MOUNTAIN VIEW -- Attempting to avoid a second consecutive earnings report embarrassment, search giant Google (GOOG) told Wall Street in a Friday blog post that analysts were expecting too much revenue in the final three months of 2012 because of the company's sale of its Motorola Home unit.

Google's treasurer and chief accountant, Brent Callinicos, wrote in a blog post that "people who follow our company may not be fully aware of how (the Motorola Home sale) impacts our financial reporting."

Callinicos notes that the company must count any Motorola Home revenues as "discontinued operations" in its upcoming earnings announcement, meaning the unit will not be counted in Google's results for the quarter.
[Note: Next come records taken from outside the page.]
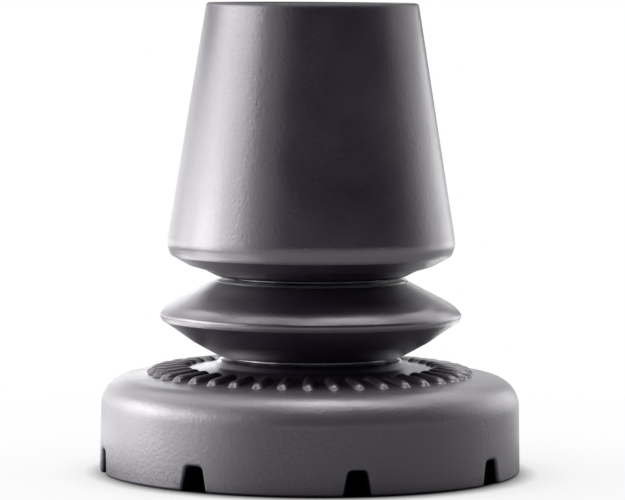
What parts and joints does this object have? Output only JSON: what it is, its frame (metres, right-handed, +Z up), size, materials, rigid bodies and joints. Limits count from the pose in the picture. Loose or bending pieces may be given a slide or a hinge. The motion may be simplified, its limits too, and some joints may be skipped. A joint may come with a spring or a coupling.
{
  "type": "rubber cane tip",
  "caption": "Black rubber cane tip moulded in one piece: a flared socket cup, a bellows fold that lets the foot tilt, and a broad round base with a grooved tread.",
  "frame": {"origin": "middle of the tread, in the plane of the floor", "axes": "+Z up along the axis of the socket; one tread channel runs out along +X"},
  "size_m": [0.0502, 0.0502, 0.0561],
  "materials": {
    "rubber": "moulded black rubber, semi-gloss, with a fine pitted grain"
  },
  "bodies": {
    "root": {"rubber_tip": "rubber"}
  },
  "joints": []
}
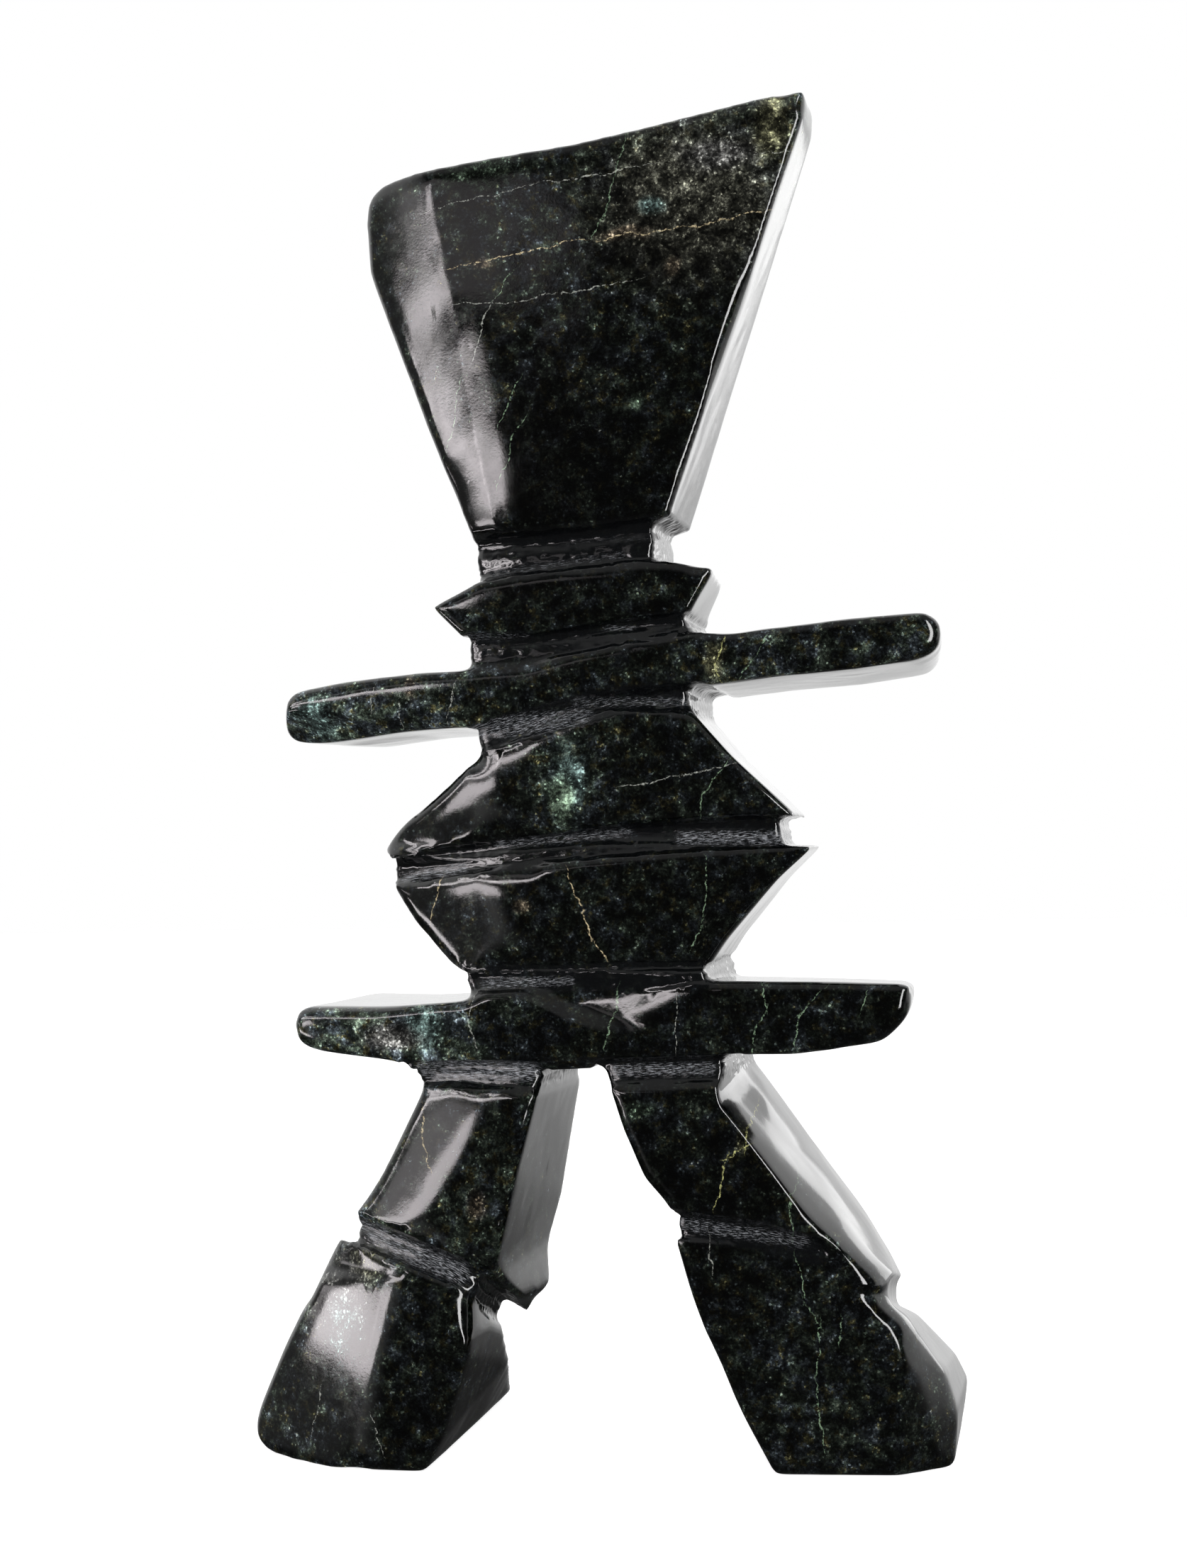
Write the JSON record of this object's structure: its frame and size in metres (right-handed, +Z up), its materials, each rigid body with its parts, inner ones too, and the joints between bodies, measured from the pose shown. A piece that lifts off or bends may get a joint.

Google agreed to sell the set-top box business -- part of its $12.5 billion acquisition of Motorola Mobility -- to Arris Group for $2.35 billion in December.

"As of this writing, a majority of Wall Street analysts who cover Google have not reflected the Home business as discontinued operations in their estimates," Callinicos wrote.

In its most recent earnings report, for the July-September quarter, Google reported that the Motorola Home business produced profit of $25 million on revenue of $797 million; overall, Google reported net income of $2.18 billion, or $6.53 a share, on revenue of $11.33 billion, after subtracting commissions paid to partners.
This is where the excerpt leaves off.